#### RECORDED INFORMATION

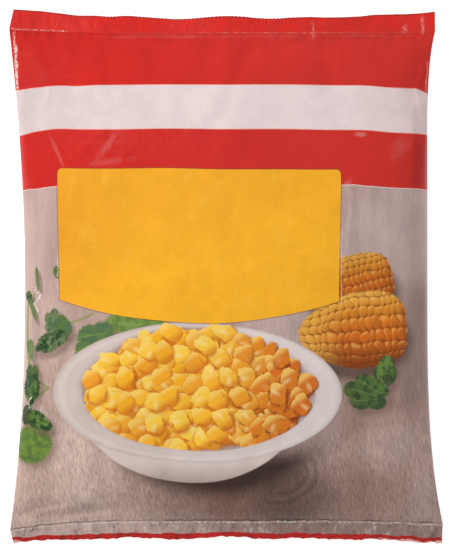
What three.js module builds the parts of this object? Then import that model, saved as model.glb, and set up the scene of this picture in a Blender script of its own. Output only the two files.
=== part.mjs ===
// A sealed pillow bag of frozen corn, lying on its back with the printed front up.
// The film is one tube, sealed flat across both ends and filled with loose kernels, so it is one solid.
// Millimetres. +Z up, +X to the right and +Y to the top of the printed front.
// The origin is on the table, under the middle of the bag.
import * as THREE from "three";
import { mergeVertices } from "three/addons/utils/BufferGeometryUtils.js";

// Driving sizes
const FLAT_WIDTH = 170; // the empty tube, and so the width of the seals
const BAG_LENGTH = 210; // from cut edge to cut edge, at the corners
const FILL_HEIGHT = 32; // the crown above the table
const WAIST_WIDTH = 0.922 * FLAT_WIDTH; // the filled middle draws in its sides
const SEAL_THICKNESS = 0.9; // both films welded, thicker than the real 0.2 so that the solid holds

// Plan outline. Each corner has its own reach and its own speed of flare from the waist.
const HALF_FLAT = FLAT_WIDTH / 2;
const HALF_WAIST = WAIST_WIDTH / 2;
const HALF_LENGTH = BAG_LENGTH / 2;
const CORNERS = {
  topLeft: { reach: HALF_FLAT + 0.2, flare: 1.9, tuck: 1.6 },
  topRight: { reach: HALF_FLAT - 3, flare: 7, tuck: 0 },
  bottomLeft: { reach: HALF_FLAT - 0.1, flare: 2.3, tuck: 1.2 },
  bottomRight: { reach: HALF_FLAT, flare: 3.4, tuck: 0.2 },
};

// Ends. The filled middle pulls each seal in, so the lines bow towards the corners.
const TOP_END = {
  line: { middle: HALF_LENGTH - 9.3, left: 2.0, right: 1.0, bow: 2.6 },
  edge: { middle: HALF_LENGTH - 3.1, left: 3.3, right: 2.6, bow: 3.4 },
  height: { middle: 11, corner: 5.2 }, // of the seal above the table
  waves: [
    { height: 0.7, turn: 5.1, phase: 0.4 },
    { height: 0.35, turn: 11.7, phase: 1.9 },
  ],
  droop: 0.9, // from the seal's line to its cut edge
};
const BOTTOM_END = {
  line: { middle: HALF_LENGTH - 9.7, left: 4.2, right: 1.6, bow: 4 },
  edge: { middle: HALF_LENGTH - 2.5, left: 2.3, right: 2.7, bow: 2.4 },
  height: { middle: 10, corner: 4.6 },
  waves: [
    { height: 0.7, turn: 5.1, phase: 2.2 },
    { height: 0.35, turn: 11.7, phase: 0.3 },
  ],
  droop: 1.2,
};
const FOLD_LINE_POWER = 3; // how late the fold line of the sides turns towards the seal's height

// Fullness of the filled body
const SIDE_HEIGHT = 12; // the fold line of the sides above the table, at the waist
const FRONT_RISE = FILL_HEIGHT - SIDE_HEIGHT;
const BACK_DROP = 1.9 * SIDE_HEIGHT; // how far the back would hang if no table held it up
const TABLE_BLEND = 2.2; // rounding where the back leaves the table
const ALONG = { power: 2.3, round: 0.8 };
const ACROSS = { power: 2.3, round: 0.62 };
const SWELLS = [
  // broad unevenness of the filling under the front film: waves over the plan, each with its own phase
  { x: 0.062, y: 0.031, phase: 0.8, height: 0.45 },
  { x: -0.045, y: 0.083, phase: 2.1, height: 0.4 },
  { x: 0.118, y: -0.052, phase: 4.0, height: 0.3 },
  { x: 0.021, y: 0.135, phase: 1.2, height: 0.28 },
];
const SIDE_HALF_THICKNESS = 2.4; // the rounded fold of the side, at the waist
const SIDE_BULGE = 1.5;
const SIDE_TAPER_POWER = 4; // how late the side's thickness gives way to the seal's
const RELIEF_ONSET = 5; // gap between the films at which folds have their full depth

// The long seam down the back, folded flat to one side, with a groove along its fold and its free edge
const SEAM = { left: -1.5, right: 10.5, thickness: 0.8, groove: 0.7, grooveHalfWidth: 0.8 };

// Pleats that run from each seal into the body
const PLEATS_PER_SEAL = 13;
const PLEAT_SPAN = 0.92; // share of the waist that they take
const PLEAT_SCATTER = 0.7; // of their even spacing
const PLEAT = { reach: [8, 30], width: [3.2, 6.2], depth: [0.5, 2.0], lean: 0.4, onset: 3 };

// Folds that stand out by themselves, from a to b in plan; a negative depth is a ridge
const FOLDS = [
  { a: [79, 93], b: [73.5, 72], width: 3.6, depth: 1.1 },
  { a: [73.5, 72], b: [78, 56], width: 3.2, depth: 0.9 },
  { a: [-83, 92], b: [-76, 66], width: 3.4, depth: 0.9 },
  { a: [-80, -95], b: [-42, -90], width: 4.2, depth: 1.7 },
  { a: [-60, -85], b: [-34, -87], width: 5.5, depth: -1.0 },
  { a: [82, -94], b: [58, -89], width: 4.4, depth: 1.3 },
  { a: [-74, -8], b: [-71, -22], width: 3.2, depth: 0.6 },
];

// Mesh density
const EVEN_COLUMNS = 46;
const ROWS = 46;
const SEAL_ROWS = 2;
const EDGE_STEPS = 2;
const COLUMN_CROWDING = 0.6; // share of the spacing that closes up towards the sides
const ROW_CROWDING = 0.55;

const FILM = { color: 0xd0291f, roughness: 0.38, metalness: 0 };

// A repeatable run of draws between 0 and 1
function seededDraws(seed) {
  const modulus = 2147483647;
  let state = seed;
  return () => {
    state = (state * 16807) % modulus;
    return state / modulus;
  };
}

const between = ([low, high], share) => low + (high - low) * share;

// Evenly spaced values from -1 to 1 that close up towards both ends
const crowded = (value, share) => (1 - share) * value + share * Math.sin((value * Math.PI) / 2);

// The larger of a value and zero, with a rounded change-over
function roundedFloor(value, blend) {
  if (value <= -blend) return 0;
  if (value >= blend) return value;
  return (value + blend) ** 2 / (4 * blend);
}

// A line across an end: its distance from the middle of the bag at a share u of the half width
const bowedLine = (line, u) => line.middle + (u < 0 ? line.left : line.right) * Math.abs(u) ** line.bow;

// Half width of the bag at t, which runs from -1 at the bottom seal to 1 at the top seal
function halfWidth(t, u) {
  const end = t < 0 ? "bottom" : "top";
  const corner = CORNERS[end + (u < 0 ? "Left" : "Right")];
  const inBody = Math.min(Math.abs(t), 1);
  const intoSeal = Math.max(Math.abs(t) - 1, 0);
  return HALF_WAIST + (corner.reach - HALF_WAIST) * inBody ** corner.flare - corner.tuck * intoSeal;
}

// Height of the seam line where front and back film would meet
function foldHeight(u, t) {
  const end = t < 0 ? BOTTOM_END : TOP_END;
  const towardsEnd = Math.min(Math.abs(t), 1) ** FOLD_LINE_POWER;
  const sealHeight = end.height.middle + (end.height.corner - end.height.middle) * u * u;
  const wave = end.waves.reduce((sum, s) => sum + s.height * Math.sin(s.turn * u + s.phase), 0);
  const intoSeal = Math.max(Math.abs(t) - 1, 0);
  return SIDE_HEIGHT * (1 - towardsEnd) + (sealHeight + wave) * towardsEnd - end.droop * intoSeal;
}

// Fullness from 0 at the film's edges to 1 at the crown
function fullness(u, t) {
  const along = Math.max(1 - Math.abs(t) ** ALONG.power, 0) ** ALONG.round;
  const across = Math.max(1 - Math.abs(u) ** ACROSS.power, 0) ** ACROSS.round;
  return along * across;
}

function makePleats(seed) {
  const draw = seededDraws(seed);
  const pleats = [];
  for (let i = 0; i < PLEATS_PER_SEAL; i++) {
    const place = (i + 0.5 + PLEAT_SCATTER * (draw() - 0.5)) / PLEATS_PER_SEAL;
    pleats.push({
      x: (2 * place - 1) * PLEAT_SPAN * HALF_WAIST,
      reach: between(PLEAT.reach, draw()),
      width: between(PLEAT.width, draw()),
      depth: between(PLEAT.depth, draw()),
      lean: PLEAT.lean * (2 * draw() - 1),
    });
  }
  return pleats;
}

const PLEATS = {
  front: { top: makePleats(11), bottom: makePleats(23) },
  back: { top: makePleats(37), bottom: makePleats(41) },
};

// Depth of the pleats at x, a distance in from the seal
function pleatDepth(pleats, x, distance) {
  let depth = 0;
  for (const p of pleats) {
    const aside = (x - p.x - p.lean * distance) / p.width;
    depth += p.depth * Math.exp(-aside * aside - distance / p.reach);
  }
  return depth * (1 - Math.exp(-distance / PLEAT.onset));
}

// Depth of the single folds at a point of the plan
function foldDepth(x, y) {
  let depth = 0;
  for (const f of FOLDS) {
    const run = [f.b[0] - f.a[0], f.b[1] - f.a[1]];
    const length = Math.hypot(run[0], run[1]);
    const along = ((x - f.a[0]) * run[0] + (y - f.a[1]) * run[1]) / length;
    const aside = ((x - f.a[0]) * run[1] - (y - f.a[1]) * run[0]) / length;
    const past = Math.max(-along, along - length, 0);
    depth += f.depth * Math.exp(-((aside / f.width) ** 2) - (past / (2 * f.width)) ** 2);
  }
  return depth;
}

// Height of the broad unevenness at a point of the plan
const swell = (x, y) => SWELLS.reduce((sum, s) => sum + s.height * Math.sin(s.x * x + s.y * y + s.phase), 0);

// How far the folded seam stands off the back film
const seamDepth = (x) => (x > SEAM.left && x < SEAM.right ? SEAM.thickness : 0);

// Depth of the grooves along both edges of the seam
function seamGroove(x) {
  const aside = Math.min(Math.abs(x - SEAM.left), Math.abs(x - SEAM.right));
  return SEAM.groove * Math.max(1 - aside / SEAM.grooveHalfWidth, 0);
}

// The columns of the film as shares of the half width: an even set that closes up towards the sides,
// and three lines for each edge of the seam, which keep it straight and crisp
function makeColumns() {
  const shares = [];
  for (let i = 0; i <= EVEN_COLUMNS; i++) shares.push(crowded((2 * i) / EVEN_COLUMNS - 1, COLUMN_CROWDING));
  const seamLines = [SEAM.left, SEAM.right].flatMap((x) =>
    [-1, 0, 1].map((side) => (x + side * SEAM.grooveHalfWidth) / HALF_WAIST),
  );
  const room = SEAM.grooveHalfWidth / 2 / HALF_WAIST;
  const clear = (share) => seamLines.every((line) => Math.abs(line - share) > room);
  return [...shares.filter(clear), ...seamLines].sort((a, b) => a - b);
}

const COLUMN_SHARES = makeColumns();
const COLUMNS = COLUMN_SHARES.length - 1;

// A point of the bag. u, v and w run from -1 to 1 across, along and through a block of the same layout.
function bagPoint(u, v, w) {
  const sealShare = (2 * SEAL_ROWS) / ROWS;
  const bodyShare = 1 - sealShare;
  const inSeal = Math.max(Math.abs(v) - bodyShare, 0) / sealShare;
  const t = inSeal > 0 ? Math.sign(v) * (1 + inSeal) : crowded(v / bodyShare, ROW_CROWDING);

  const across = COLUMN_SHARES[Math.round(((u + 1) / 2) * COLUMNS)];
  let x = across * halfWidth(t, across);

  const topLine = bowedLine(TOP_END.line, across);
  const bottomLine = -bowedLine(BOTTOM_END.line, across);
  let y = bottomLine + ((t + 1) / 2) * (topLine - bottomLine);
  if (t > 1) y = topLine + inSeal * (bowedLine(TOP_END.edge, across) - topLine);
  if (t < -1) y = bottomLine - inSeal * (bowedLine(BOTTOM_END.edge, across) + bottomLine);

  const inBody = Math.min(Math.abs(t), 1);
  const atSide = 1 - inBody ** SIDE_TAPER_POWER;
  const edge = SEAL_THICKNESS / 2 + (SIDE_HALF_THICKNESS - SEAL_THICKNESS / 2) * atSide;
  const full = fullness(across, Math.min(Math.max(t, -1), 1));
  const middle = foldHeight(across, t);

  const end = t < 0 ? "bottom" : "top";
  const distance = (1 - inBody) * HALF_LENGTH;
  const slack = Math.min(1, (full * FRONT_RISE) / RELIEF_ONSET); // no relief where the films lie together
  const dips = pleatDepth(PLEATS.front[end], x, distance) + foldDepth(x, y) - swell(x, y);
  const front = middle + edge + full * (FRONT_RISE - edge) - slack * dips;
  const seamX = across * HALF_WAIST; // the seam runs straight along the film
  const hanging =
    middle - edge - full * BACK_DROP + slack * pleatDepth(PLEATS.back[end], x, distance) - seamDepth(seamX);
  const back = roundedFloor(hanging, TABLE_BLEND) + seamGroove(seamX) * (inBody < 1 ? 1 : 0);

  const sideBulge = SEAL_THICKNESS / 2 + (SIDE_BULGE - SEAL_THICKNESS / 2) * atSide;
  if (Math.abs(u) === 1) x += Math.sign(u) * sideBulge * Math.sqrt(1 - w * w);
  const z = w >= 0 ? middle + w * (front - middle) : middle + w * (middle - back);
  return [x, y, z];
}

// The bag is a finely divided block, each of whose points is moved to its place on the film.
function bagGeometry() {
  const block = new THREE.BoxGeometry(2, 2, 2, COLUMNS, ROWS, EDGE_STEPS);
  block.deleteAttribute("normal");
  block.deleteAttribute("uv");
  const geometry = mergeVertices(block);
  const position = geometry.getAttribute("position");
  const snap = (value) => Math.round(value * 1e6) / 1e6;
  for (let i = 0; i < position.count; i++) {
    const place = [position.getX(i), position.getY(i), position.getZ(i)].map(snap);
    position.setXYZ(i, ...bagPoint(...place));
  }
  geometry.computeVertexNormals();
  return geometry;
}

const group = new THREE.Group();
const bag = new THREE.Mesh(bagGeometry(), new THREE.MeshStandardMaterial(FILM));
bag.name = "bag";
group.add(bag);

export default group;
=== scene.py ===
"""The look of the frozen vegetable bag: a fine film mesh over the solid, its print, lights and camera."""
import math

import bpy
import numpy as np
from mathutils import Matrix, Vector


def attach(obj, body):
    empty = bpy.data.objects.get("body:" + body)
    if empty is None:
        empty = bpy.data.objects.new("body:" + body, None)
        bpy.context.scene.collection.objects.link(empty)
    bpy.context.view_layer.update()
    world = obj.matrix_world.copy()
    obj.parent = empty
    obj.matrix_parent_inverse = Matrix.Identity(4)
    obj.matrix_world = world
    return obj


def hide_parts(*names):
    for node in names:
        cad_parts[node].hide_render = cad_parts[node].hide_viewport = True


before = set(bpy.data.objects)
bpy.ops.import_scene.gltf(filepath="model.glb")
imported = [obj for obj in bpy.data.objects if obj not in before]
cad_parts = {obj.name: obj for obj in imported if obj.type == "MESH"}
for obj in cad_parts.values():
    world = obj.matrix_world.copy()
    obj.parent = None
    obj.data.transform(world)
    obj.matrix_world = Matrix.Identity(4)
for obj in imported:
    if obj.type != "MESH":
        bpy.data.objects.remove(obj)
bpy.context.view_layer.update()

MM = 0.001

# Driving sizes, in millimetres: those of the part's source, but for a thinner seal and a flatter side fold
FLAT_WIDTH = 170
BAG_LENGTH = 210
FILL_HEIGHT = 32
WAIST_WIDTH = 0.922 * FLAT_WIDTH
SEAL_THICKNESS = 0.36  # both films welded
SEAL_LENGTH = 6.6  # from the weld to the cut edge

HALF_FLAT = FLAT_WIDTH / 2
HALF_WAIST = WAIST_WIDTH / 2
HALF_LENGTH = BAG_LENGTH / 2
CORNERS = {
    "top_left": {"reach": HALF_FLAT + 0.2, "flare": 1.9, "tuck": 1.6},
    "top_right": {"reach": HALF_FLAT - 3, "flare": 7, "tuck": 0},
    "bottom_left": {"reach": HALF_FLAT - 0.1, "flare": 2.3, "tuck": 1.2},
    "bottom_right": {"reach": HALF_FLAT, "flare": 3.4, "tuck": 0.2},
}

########

* **TASK GOAL**
Track down the lines that include the word "imported" and copy them.

* **COMPLETE ANSWER**
imported = [obj for obj in bpy.data.objects if obj not in before]
cad_parts = {obj.name: obj for obj in imported if obj.type == "MESH"}
for obj in imported:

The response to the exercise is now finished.